Friday, April 2, 2010

Here a blog, there a blog, everywhere a blog blog

Blog, blog, blog. Why do I want to blog??? Well, I have thought about blogging for a while because I think a lot. I have random thoughts about random things, a lot. I thought about writing in a book about things I think about but it seems like someone is always around when I want to write and it makes me self-conscious about writing and leaving my thoughts laying around. This is, in a way, anonymous (except for you sister) so I can write away without editing what I am thinking, for the most part anyway. I like typing because I can rant away then go back and edit what I wrote. It's out there without being out there, make sense?? It's a little harder with a pen and a book to erase what you have written. The other great thing is when you finish writing you can hit "publish post" and it goes out into the universe. Wow, it's like the Secret, sending things out into the universe.
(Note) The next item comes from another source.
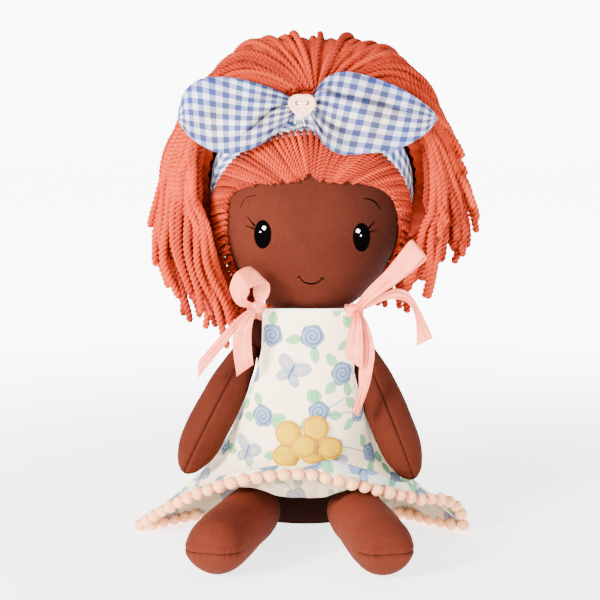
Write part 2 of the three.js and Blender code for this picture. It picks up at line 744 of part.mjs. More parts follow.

I used to take pages of things I wrote and have a burning ceremony to do that (when I was alone-which is rare), I felt like that sent the thoughts out there to disappear in the universe. I feel the same way with the blog, poof it's gone. Another great thing is you don't really know where your thoughts will take you, you just get an idea for a topic and type away and sometimes things fly off the keyboard that you didn't even know you were thinking, awesome! Sometimes insightful things, those little "oh, I never thought about it that way" kind of moments. So, that's why I am doing it, looking for the keys to that little Mimo side of me, if I keep writing about my thoughts and send them out into the universe maybe I will get there. Seems like a plan and I don't make many plans! It's good to have a plan sometimes.